Exercise requirements: Find each line containing the string "bodies". Copy it.

** Begin Data block **

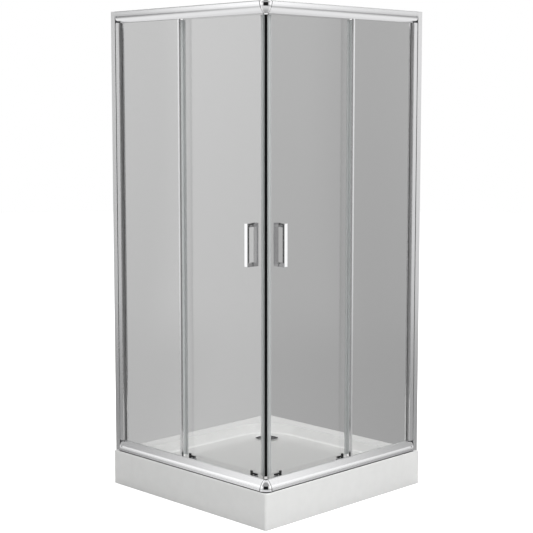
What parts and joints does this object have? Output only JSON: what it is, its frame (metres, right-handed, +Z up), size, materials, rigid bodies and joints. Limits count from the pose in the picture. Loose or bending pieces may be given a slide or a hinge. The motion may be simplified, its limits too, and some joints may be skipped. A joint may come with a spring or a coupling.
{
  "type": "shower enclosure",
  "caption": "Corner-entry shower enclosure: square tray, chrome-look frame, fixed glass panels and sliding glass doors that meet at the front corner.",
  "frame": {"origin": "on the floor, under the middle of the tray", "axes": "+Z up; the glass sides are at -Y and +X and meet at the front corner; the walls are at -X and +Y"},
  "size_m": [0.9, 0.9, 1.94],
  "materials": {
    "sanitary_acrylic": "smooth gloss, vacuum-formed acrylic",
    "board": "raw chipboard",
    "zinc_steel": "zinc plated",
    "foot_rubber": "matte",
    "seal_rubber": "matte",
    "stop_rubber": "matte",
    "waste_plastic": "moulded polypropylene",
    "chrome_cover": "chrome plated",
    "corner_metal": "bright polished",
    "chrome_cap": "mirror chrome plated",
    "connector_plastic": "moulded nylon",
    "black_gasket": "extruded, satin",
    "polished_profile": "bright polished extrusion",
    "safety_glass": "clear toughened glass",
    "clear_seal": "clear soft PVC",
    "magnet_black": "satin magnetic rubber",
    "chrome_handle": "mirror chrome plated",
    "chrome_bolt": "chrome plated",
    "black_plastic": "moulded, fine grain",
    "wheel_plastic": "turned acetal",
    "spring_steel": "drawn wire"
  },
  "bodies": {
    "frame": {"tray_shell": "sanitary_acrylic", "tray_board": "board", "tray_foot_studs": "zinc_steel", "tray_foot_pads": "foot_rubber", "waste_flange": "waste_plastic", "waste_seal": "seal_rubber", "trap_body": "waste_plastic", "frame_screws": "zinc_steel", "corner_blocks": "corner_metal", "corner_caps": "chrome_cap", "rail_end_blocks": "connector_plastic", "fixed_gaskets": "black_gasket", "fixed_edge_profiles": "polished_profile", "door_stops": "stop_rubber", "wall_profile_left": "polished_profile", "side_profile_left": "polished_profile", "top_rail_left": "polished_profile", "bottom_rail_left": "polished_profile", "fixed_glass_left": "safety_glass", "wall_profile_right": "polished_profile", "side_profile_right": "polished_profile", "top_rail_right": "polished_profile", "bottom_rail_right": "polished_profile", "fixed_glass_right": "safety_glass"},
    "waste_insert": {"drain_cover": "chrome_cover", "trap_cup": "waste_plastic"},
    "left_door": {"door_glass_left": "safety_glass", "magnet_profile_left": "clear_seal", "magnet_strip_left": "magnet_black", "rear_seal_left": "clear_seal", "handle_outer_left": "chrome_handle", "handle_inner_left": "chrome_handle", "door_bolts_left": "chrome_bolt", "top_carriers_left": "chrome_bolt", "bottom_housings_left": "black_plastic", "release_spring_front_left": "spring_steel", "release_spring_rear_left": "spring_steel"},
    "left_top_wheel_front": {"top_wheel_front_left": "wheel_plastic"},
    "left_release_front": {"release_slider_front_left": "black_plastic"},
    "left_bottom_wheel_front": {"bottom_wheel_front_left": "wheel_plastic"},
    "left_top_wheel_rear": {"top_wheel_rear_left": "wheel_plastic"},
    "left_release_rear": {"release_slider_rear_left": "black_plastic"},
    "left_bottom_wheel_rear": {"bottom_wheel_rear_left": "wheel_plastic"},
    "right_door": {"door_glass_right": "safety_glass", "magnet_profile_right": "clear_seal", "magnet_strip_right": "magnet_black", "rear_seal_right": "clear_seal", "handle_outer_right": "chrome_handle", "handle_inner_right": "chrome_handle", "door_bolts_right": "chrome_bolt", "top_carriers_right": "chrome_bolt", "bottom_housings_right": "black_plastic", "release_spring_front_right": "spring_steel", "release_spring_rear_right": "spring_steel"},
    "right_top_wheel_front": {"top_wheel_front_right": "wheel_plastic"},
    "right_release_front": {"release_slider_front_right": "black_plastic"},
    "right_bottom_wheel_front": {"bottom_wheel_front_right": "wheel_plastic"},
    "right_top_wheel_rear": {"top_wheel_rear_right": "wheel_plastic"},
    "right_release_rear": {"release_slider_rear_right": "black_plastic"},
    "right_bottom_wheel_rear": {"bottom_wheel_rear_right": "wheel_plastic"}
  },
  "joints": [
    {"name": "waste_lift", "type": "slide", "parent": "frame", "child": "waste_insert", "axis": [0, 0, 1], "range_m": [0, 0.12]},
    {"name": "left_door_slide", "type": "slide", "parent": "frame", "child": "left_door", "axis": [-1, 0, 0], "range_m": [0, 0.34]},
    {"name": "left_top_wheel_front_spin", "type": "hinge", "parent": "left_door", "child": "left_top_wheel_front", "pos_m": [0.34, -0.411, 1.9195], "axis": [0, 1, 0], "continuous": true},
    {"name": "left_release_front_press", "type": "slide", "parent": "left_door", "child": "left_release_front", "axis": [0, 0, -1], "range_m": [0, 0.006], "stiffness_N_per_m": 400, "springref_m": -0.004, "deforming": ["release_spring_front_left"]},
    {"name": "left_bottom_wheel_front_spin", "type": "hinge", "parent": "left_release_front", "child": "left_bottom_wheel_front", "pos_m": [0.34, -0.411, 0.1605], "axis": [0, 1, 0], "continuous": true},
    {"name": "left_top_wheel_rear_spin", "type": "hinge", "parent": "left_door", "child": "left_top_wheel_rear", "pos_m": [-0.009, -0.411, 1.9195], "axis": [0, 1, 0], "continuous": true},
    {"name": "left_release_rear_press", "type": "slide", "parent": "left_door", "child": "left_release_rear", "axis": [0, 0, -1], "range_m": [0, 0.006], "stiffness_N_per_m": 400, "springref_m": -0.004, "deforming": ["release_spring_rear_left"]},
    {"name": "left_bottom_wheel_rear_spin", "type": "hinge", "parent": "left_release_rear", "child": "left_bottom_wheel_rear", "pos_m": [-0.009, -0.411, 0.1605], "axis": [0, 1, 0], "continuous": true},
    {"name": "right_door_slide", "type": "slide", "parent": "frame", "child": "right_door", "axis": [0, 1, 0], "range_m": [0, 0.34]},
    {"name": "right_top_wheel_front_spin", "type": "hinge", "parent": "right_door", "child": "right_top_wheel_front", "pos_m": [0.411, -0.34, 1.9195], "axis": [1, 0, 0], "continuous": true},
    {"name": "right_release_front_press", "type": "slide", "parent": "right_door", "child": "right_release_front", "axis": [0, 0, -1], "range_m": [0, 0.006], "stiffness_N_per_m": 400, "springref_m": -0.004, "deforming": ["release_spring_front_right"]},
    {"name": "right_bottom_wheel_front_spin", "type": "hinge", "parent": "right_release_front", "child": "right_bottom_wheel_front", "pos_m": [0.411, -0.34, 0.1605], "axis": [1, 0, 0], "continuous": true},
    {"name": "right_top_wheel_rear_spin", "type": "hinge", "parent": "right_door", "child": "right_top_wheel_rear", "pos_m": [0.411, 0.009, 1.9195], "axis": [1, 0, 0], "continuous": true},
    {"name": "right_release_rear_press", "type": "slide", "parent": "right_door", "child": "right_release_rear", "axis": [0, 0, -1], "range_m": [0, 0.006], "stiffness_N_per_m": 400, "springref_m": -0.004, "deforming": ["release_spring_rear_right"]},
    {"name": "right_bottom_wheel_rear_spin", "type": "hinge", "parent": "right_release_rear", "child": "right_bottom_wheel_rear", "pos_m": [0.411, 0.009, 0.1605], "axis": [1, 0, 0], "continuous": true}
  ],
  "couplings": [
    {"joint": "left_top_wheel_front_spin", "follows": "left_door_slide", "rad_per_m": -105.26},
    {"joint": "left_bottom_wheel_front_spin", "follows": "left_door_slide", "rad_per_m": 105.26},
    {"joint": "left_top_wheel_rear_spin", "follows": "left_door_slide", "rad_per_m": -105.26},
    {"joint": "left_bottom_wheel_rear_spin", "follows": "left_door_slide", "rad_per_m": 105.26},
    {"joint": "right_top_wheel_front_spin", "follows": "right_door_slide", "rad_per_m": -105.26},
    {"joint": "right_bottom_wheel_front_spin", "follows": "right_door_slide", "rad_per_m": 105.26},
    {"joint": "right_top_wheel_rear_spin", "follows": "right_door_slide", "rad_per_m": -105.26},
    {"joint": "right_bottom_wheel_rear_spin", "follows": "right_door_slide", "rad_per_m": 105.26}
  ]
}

** End Data block **

Output for this task:
What parts and joints does this object have? Output only JSON: what it is, its frame (metres, right-handed, +Z up), size, materials, rigid bodies and joints. Limits count from the pose in the picture. Loose or bending pieces may be given a slide or a hinge. The motion may be simplified, its limits too, and some joints may be skipped. A joint may come with a spring or a coupling.
  "bodies": {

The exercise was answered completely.